On October 11, 1789, Limington (Maine) Congregational Church was formed when Francis Small, Isaac Robinson, Amos Chase, Johnathan Boothby, Daniel Dyer, and Asa Edmunds signed a Declaration and Covenant that read in part:

"We whose names are hereunto subscribed, apprehending ourselves called of God into the Church State of the gospel: under an humble sense of our own unworthiness of so great a mercy and with an humble reliance on the aides of Divine Grace, we now thankfully and heartily lay hold on His Covenant. We seriously profess our firm belief of the Christian Doctrine as contained in the Holy Scriptures and generally embraced by the faithful people of God, resolved by Divine help to conform ourselves to the rules of the gospel as long as we live in the world. We give up ourselves to the Lord Jehovah, who is the Father, the Son and the Holy Ghost, and then we avouch Him this day to be our God, our Father, our Savior, and our Sanctifier and Leader, and receive him as our portion forever."

The historic building in which the church still meets was built in 1835, and the bell tower was added in the next decade.

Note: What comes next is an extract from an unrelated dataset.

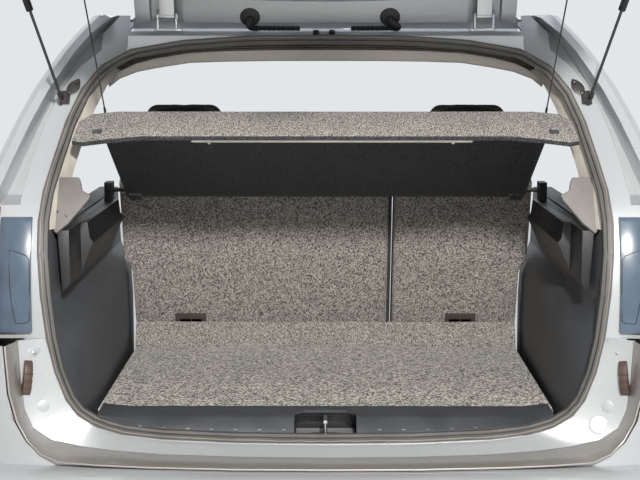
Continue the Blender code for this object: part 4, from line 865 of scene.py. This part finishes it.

As New England Congregationalism drifted in the twentieth century into the liberalism of the United Church of Christ or the broader evangelicalism of the Conservative Christian Congregational Conference, the congregation sought to maintain its commitment to the historic Reformed faith. In 2003, it called Leonard Gulstrom, a graduate of Mid-America Reformed Seminary serving at the time in Anchorage, Alaska, as its pastor. Under his leadership, the church was received by the presbytery of New York and New England in 2011. Thus Limington OPC is among the oldest and newest congregations in the OPC.